In a film-craft sense, ‘F For Fake’ is really brilliant, with rapid cuts, repetitions, and instantly evocative imagery creating a captivating kaleidoscope.  For those of us in the post-MTV world who have to endure and sometimes enjoy the films of Michael Bay and others like him, it’s positively redeeming to see prototypes of postmodern techniques used so meaningfully.  Paired and contrasted with the classic techniques of ‘Citizen Kane’, it’s perhaps the ultimate example of Orson Welles’ range and influence.

‘F For Fake’ revolves around a simple premise: What we believe is true relies on who we believe is trustworthy.  It is a reminder that those we call experts — such as the art dealers defrauded by Elmyr de Hory — also rely on other people for estimates of the truth.  Considering that a painting mimicking an original may trick even the finest eye, what then is an original’s value?  Isn’t it possible to derive the same pleasure from an original and a fake?  If a duped museum believes that a clever fake is the genuine article, and displays it under this pretense, would the viewers in effect be seeing an original, or even the original by proxy?

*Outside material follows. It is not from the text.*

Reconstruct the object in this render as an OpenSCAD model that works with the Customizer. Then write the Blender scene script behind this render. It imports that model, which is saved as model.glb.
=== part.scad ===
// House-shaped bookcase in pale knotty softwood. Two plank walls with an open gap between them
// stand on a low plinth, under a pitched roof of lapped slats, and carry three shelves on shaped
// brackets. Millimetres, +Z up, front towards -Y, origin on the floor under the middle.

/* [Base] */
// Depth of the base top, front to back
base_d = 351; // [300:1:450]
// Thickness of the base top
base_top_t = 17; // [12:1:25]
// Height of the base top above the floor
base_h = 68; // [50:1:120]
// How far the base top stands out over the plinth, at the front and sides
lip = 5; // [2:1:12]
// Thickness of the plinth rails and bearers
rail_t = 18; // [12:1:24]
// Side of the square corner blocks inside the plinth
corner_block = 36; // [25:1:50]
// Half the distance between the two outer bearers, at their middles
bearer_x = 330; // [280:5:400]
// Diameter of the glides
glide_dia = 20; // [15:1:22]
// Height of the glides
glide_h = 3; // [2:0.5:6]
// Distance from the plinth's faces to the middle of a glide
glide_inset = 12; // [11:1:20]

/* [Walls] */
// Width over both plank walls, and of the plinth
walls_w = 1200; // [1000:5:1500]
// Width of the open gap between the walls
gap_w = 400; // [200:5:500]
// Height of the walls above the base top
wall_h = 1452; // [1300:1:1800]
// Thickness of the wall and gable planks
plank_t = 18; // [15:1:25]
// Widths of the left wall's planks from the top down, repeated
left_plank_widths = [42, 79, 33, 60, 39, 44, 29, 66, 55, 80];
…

The film challenges the notion that art’s virtue is in the truth of itself.  Art, genuine or forgery, is properly measured by how well it convinces us.  Aristotle observed, in reference to theatrical art, that (and the emphasis is mine) “A tragedy is the imitation of an action that is serious, and also, as having magnitude, complete in itself . . . with incidents arousing pity and terror, with which to accomplish its purgation of these emotions.”  In short, it’s a noble deception by which we hope to accomplish an emotional change in those who, for at least a little time, choose to believe it.  As in the case of a painting, a film’s communicated truth is in its emotional effect on the viewer.

One hopes that a filmmaker is responsible and doesn’t betray our confidence by convincing us of ignoble things; but what is there to stop them?  My hope as a filmmaker and a critic is to be an honest charlatan.  I’d like to echo Mr. Welles, who in this magic act says, “What we professional liars hope to serve is truth. I’m afraid the pompous word for that is ‘art’.”

Classic Review: Rashomon

Stars: ★★★★

Summary: An intelligent, philosophically influential, and emotionally resonant film.

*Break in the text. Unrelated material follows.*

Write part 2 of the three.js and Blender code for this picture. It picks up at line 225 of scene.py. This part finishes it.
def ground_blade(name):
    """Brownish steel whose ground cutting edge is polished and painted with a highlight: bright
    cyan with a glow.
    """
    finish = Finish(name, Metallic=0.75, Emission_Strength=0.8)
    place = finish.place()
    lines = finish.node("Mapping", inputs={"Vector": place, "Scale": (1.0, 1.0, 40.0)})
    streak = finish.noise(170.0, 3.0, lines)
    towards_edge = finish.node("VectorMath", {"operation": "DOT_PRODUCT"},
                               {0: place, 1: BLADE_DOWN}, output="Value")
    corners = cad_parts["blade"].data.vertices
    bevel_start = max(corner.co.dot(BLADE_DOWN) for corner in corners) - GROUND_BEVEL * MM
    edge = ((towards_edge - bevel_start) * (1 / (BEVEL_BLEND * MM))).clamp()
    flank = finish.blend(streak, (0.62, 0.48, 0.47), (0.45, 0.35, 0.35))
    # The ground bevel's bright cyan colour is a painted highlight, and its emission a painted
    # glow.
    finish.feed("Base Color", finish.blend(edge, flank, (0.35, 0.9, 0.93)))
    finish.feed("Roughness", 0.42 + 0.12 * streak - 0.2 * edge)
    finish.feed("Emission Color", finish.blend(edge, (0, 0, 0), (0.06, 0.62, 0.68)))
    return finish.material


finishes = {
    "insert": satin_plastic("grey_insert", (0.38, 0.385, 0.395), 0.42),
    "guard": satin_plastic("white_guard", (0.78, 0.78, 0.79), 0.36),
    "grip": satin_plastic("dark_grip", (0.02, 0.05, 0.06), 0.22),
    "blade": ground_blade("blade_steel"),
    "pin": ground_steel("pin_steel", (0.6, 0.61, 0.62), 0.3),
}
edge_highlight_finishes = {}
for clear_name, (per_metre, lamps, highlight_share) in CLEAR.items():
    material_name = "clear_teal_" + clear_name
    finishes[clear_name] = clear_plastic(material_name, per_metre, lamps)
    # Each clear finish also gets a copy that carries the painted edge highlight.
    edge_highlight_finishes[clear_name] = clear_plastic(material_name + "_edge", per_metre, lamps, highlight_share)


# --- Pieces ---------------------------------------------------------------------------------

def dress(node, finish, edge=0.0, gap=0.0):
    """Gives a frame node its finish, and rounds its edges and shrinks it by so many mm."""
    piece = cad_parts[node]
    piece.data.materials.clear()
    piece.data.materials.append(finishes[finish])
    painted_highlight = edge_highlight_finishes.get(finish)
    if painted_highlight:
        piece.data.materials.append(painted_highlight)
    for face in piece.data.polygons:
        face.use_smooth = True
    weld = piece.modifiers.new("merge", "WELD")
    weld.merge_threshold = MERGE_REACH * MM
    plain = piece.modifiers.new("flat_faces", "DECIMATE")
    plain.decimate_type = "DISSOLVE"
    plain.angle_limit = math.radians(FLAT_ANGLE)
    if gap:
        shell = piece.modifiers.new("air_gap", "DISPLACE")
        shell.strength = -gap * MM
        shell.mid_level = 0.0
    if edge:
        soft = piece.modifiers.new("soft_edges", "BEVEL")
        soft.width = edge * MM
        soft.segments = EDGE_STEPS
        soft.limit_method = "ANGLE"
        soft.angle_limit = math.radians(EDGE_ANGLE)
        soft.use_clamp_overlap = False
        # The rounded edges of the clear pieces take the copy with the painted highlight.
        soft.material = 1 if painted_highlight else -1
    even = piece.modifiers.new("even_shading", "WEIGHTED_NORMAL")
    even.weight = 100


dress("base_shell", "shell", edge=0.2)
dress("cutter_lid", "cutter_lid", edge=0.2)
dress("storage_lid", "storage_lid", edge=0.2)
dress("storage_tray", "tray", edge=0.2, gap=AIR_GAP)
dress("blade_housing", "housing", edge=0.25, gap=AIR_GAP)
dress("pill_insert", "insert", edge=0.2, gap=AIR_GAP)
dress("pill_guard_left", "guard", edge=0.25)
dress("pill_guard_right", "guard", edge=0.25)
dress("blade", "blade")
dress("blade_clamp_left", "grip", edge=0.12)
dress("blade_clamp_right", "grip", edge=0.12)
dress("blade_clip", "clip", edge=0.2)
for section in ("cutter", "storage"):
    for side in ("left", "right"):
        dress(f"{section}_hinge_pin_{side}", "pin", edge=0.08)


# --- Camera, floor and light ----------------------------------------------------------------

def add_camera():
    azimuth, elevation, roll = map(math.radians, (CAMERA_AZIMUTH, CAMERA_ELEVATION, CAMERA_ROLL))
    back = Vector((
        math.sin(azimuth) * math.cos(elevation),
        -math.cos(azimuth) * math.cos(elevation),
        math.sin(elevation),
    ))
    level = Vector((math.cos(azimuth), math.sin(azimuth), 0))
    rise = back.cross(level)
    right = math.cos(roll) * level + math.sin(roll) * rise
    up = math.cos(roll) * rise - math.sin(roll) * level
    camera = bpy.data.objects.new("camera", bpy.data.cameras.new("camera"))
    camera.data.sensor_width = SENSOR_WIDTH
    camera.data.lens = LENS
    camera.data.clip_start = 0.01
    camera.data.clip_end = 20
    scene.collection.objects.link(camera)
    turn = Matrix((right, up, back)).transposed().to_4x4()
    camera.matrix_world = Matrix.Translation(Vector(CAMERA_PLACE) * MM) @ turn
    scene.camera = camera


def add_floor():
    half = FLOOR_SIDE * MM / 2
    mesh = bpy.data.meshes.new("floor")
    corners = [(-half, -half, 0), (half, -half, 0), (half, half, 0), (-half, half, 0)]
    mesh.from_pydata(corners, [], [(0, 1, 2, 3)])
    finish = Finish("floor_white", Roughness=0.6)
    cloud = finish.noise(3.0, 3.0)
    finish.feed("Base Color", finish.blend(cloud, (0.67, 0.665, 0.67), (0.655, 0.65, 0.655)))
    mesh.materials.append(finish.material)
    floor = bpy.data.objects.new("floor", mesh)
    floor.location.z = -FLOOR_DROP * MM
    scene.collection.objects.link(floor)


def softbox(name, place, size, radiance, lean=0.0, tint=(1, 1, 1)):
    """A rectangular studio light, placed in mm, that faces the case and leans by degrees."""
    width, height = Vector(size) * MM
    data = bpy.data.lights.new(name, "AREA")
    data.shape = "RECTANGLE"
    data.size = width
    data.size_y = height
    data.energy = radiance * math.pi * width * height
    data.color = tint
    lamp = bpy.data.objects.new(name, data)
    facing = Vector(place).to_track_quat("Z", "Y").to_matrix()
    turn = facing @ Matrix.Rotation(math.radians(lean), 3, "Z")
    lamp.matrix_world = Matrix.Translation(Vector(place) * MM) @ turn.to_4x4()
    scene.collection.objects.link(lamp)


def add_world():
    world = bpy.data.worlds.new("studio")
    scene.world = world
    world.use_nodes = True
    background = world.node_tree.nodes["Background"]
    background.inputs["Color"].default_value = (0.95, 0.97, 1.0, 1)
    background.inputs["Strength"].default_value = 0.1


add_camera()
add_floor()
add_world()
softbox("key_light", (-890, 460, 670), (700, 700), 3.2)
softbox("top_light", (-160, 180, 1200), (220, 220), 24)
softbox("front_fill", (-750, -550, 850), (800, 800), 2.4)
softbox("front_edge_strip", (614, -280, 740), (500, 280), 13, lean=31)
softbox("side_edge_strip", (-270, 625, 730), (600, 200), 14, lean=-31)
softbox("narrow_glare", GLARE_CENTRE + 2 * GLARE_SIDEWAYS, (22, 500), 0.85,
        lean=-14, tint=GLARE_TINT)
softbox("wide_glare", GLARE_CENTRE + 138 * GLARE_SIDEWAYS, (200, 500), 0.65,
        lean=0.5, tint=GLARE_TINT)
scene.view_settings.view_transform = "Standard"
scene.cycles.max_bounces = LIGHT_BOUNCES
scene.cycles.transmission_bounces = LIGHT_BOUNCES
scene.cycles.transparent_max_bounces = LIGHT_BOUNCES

Review:  “Long as I remember, rain’s been comin’ down…” The opening of Akira Kurosawa’s acclaimed 1950 film, ‘Rashomon’, immediately brought a song by Creedence Clearwater Revival to my mind.  Two men take refuge from a pounding storm beneath the ruined gatehouse called Rashomon.  One is a common woodcutter, the other a priest.  No words are spoken between them for the longest time, as the rain keeps comin’ down.  A third man joins them.  He manages to pry into the source of their despair; they have witnessed the story of a baffling murder and rape.  The priest’s faith in humanity has been severely shaken by the cloak of lies surrounding the events.  Slowly, all the versions of the story are shared and the conclusion is left ambiguous.  If there is one honest witness, we are left to decide for ourselves.

‘Rashomon’ is exactly the kind of film the world needs, and yet, of course, it is one of the most difficult to get made.  It is a film created from honest doubts, fears, questions, and a little faith.  The murder mystery angle makes it marketable, but the deliberately inconclusive, introspective ending will frustrate those looking for a quick fix.  ‘Rashomon’ is an artful entry into the discussion, not a hamhanded attempt at providing answers.

The film hews close to the minimalism and visual poetry of the silent era, yet has a very large number of shots, 407, which gives the action a similar flavor to postmodern hyperactivity.  It reinforces the fractured, frenetic, and confusing nature of the main event.  Kurosawa bucks common camera conventions, shoots directly towards the sun (something which wasn’t done at the time), and breaks the 180-degree-rule, a guideline for camera placement that prevents the audience from losing track of objects and location.  The murder and rape take place in the forest, which blocks out the sunlight, symbolizing the fragmentation of the truth, and the trees blur together with the camera motion, reinforcing the sense of frustration and spiritual wilderness.

‘Rashomon’ is an unforgettable, very emotional experience.  It’s a thinking person’s film.  It gave its name to the “Rashomon Effect”, which refers to the subjectivity of recollection.  It’s a must-see for cinephiles and philosophers.  “And I wonder, still I wonder, who’ll stop the rain?”